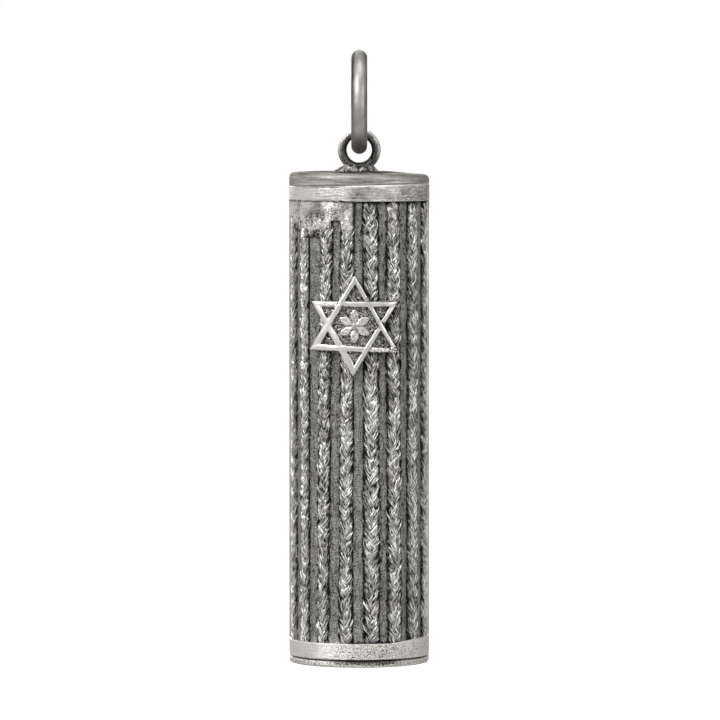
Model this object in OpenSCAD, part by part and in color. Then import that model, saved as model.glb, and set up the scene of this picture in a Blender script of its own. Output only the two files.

* * *

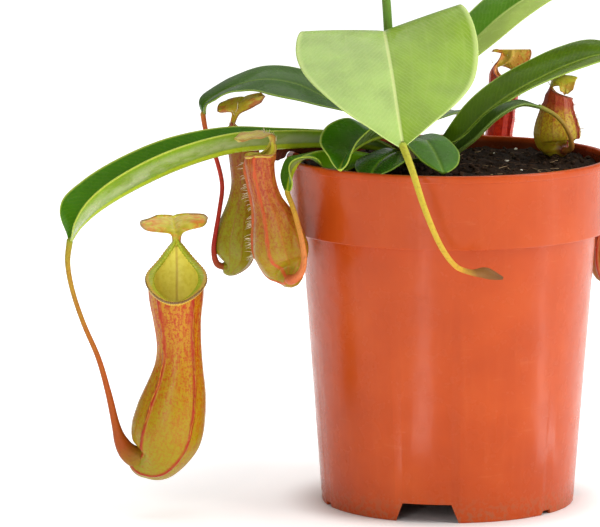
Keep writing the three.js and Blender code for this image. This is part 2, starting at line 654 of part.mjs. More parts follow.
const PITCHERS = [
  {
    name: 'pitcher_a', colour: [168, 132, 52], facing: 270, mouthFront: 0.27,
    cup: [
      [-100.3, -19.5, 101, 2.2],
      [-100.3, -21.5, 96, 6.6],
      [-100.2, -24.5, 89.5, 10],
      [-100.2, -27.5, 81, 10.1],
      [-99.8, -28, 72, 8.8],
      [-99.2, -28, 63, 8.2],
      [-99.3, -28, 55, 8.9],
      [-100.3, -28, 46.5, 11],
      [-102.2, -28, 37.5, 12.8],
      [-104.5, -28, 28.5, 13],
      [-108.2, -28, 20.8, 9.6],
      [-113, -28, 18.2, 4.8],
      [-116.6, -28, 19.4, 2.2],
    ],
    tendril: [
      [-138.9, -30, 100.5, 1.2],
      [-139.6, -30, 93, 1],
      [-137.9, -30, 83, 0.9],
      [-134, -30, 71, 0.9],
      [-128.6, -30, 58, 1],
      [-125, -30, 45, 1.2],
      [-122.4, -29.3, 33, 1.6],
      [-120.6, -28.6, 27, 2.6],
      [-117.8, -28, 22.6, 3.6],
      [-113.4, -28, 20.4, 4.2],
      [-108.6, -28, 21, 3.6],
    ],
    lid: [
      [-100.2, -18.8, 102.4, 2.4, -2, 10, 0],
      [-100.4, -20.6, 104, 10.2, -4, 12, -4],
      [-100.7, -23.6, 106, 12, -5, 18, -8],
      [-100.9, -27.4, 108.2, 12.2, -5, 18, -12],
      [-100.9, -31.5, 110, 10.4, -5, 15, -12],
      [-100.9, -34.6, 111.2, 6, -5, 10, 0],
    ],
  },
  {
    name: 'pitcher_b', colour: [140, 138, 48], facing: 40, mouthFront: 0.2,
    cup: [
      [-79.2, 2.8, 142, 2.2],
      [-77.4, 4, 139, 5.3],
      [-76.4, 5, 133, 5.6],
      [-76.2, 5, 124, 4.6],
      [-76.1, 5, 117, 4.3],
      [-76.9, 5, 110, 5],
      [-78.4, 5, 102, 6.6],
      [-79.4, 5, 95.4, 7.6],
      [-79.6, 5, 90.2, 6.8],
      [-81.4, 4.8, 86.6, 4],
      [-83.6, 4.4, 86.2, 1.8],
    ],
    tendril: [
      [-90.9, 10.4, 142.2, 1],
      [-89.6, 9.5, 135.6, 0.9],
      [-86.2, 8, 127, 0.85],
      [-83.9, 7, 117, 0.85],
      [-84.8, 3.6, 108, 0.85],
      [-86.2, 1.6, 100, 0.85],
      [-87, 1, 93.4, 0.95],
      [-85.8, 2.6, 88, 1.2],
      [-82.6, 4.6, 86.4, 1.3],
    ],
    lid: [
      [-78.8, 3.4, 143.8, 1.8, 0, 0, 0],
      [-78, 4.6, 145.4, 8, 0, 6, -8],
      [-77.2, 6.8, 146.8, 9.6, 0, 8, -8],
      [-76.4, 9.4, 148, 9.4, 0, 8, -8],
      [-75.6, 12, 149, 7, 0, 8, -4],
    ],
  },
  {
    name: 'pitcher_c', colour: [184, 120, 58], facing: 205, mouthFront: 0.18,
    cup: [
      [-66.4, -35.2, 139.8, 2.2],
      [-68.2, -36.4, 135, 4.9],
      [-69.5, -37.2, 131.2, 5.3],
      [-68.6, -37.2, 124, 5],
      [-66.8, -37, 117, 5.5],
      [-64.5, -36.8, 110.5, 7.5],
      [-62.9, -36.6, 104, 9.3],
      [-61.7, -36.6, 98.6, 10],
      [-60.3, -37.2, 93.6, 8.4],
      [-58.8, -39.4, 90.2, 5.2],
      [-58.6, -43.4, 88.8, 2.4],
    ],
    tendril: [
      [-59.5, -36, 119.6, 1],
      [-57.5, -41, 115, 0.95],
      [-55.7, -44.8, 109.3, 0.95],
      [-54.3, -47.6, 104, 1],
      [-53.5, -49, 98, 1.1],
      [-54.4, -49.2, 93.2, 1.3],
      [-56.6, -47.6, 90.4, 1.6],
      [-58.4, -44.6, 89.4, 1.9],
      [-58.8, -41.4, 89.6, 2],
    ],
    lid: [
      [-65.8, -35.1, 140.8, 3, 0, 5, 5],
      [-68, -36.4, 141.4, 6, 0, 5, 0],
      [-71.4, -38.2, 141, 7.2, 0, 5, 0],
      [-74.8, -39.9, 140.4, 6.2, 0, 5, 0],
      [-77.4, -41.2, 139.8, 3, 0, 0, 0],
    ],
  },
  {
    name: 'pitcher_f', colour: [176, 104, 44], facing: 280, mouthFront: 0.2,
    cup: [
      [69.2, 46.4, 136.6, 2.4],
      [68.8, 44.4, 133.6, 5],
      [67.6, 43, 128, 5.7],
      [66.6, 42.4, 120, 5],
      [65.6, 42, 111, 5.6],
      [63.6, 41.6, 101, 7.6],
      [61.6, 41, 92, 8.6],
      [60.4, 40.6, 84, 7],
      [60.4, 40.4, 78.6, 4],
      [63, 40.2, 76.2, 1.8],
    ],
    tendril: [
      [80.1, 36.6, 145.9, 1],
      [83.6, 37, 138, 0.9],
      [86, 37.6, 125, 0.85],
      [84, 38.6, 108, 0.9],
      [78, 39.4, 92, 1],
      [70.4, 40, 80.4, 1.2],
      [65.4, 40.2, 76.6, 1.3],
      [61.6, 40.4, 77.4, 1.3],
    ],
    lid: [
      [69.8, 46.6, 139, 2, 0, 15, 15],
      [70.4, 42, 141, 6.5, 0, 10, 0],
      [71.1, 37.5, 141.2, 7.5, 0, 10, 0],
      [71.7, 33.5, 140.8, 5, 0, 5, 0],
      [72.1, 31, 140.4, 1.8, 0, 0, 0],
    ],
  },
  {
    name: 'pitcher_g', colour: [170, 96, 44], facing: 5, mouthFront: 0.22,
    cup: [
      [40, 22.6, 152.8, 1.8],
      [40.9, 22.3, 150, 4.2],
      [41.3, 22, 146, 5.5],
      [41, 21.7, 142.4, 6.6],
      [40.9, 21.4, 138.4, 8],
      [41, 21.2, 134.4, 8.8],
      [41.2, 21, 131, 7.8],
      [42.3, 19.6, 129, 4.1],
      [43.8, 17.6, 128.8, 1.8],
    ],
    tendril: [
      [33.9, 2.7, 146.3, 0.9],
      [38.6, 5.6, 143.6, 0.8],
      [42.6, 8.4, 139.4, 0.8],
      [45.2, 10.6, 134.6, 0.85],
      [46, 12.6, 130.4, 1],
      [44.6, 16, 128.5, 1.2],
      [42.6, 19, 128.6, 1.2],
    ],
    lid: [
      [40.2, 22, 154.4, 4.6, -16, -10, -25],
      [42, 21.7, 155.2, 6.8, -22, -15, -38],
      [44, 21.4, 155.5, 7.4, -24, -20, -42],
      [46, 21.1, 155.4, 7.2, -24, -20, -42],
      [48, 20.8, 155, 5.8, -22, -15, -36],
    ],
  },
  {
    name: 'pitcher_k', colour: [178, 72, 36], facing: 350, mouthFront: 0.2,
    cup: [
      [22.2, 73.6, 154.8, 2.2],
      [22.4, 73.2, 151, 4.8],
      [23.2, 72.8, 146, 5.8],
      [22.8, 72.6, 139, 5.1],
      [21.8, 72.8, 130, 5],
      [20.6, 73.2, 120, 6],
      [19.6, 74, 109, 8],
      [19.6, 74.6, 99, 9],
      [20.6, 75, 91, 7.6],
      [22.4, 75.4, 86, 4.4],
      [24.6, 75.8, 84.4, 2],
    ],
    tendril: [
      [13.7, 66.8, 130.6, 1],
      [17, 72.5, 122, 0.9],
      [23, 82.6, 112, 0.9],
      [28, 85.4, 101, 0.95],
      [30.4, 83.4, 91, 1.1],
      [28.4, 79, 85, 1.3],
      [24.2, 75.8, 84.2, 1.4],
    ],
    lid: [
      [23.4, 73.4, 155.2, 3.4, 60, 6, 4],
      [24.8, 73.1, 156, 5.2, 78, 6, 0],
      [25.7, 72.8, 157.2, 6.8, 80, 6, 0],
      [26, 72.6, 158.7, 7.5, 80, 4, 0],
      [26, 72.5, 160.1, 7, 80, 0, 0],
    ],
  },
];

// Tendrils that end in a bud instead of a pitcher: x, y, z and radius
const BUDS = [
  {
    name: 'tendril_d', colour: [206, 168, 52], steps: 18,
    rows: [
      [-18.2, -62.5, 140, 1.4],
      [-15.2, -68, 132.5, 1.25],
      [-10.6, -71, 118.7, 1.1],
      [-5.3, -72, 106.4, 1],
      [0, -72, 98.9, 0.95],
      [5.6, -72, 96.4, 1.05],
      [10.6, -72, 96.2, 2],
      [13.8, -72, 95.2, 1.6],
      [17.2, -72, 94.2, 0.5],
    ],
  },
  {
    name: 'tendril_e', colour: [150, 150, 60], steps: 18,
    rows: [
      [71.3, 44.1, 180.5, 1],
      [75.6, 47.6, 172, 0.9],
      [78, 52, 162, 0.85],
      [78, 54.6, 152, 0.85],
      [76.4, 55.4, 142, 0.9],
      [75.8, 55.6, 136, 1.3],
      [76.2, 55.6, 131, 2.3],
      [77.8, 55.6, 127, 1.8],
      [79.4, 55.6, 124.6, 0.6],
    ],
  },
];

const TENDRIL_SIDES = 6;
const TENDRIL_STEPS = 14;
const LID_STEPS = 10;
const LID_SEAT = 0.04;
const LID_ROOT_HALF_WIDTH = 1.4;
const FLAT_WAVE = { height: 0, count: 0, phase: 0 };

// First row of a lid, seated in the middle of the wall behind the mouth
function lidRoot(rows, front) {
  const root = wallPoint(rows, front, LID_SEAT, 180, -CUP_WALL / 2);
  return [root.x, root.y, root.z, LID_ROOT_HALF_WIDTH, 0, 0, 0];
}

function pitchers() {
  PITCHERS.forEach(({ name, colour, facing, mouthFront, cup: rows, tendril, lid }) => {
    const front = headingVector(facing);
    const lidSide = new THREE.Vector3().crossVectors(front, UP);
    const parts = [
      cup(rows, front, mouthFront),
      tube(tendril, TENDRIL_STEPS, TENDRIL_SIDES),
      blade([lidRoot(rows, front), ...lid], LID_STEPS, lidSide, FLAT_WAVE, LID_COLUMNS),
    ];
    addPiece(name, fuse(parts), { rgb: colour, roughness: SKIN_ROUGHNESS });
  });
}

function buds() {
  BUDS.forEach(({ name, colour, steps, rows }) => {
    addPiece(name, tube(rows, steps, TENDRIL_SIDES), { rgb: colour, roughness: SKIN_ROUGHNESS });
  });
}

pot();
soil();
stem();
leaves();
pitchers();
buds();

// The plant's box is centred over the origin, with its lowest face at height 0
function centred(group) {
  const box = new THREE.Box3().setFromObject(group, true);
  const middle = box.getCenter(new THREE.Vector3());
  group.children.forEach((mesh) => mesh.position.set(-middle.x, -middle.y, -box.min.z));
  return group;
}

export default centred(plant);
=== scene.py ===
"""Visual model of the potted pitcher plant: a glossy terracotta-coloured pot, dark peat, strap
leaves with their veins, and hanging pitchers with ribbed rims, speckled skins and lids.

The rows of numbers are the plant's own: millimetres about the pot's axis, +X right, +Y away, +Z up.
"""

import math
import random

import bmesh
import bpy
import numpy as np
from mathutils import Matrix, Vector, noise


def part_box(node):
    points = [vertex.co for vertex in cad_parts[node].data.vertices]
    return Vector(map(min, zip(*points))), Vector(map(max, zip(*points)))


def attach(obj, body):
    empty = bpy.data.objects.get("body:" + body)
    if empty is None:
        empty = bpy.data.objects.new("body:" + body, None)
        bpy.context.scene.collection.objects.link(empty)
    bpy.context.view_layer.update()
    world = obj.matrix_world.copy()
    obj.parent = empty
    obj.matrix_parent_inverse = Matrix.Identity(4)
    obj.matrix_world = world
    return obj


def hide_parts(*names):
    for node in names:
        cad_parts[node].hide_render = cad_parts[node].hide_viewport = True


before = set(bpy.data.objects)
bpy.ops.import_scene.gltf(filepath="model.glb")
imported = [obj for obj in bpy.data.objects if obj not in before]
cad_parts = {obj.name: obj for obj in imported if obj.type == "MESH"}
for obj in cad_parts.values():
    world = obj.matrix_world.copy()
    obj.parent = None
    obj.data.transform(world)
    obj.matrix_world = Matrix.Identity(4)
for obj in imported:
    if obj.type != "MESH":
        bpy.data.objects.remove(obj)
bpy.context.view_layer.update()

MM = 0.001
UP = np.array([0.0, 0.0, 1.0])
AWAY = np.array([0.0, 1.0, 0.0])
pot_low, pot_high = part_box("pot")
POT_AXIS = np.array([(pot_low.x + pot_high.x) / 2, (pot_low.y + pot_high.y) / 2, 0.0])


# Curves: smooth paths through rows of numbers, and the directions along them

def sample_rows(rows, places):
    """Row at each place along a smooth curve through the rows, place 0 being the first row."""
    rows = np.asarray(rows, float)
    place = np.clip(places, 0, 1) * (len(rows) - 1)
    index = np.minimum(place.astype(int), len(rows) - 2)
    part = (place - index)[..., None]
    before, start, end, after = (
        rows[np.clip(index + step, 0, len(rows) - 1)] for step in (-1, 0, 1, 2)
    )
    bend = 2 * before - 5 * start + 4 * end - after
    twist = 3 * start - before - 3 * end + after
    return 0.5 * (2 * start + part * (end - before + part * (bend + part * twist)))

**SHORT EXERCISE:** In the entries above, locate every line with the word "body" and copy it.

**RESULT:**
def attach(obj, body):
    empty = bpy.data.objects.get("body:" + body)
        empty = bpy.data.objects.new("body:" + body, None)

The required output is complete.